* **INSTRUCTION**: The lines to reproduce run from the first one through the line containing "return node". Reproduce them exactly.

▬▬▬

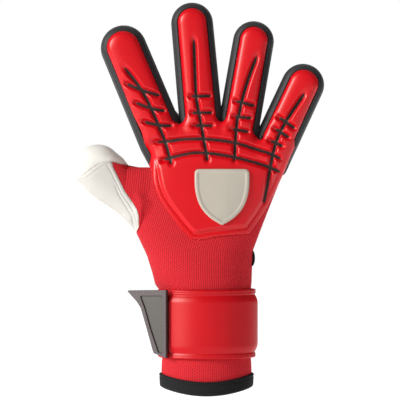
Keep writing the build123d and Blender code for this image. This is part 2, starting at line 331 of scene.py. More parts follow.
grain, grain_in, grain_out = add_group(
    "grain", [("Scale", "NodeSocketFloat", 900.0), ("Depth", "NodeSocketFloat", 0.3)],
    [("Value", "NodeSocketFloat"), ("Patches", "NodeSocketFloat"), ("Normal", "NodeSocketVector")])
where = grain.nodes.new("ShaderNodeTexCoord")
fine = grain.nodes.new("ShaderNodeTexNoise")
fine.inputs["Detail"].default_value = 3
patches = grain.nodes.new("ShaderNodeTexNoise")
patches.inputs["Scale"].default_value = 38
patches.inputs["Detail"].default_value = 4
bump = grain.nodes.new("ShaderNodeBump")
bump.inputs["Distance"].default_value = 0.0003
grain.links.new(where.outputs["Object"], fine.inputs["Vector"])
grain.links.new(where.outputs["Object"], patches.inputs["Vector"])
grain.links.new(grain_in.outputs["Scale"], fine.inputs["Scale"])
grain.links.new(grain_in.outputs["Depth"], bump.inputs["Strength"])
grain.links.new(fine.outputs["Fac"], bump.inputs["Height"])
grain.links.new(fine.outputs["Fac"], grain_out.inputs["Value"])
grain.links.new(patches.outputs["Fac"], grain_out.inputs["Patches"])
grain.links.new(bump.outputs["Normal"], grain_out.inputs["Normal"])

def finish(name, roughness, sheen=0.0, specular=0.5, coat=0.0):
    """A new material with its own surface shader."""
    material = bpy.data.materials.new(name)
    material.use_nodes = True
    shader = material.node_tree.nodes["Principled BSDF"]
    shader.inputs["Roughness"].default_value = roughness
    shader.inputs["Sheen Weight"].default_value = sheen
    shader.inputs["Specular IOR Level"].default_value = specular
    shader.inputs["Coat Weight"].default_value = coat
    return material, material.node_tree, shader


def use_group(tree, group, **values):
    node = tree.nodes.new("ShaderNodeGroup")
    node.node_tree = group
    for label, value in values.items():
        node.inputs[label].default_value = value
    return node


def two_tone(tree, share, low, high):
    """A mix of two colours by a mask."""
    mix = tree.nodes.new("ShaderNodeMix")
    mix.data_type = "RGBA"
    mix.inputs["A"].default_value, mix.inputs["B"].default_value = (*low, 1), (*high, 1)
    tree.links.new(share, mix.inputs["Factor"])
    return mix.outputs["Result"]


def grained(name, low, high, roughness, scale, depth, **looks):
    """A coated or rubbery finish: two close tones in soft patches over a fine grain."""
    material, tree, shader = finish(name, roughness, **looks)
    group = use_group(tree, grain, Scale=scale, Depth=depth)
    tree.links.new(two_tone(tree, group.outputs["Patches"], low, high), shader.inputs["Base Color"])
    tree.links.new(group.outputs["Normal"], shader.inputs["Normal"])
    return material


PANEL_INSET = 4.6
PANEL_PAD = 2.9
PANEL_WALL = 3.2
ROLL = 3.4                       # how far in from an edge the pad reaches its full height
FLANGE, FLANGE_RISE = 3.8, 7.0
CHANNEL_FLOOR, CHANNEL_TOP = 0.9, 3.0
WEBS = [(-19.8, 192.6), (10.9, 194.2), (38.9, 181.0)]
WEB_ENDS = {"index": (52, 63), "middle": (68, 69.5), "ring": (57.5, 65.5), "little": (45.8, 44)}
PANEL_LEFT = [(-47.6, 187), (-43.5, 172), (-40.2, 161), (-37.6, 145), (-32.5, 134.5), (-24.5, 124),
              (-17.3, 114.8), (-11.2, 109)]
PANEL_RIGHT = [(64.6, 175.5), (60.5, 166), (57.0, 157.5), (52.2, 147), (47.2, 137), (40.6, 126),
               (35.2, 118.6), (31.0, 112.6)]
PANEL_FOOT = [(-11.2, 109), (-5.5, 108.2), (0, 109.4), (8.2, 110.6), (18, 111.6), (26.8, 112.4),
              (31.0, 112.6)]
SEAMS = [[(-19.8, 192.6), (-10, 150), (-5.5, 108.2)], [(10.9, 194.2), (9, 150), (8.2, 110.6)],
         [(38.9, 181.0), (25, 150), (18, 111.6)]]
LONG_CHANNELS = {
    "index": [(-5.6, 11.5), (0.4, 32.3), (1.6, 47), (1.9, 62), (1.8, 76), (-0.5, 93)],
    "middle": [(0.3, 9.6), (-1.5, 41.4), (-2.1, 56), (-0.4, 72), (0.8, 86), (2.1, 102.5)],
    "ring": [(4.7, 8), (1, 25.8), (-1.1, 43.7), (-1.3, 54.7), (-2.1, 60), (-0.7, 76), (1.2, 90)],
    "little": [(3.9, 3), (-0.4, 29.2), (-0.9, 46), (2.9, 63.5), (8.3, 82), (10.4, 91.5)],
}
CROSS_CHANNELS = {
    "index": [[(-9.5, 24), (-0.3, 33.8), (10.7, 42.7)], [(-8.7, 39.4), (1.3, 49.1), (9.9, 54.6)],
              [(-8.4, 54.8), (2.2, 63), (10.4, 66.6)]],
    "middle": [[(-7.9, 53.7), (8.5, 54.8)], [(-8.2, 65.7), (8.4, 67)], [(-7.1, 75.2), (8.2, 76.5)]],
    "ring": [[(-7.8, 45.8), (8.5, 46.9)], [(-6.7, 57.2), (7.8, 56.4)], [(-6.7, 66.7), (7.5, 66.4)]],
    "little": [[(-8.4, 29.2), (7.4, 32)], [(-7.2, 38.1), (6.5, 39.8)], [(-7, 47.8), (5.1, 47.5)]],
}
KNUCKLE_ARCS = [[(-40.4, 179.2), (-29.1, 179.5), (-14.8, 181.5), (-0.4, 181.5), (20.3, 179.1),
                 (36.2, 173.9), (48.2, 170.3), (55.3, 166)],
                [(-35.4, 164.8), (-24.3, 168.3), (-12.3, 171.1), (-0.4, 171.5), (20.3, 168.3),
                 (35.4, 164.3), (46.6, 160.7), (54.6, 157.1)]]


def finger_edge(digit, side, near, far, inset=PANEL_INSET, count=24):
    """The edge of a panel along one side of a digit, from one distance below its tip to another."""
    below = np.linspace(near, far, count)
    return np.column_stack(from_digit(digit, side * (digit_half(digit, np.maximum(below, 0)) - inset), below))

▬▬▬

* **RESULT FOR THIS TASK**:
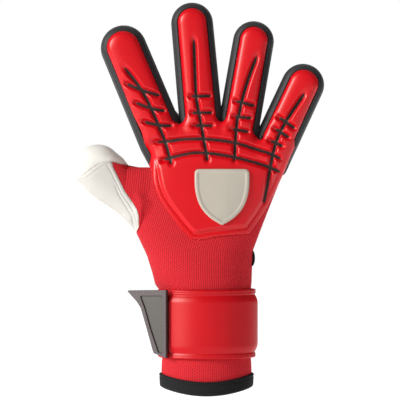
Keep writing the build123d and Blender code for this image. This is part 2, starting at line 331 of scene.py. More parts follow.
grain, grain_in, grain_out = add_group(
    "grain", [("Scale", "NodeSocketFloat", 900.0), ("Depth", "NodeSocketFloat", 0.3)],
    [("Value", "NodeSocketFloat"), ("Patches", "NodeSocketFloat"), ("Normal", "NodeSocketVector")])
where = grain.nodes.new("ShaderNodeTexCoord")
fine = grain.nodes.new("ShaderNodeTexNoise")
fine.inputs["Detail"].default_value = 3
patches = grain.nodes.new("ShaderNodeTexNoise")
patches.inputs["Scale"].default_value = 38
patches.inputs["Detail"].default_value = 4
bump = grain.nodes.new("ShaderNodeBump")
bump.inputs["Distance"].default_value = 0.0003
grain.links.new(where.outputs["Object"], fine.inputs["Vector"])
grain.links.new(where.outputs["Object"], patches.inputs["Vector"])
grain.links.new(grain_in.outputs["Scale"], fine.inputs["Scale"])
grain.links.new(grain_in.outputs["Depth"], bump.inputs["Strength"])
grain.links.new(fine.outputs["Fac"], bump.inputs["Height"])
grain.links.new(fine.outputs["Fac"], grain_out.inputs["Value"])
grain.links.new(patches.outputs["Fac"], grain_out.inputs["Patches"])
grain.links.new(bump.outputs["Normal"], grain_out.inputs["Normal"])

def finish(name, roughness, sheen=0.0, specular=0.5, coat=0.0):
    """A new material with its own surface shader."""
    material = bpy.data.materials.new(name)
    material.use_nodes = True
    shader = material.node_tree.nodes["Principled BSDF"]
    shader.inputs["Roughness"].default_value = roughness
    shader.inputs["Sheen Weight"].default_value = sheen
    shader.inputs["Specular IOR Level"].default_value = specular
    shader.inputs["Coat Weight"].default_value = coat
    return material, material.node_tree, shader


def use_group(tree, group, **values):
    node = tree.nodes.new("ShaderNodeGroup")
    node.node_tree = group
    for label, value in values.items():
        node.inputs[label].default_value = value
    return node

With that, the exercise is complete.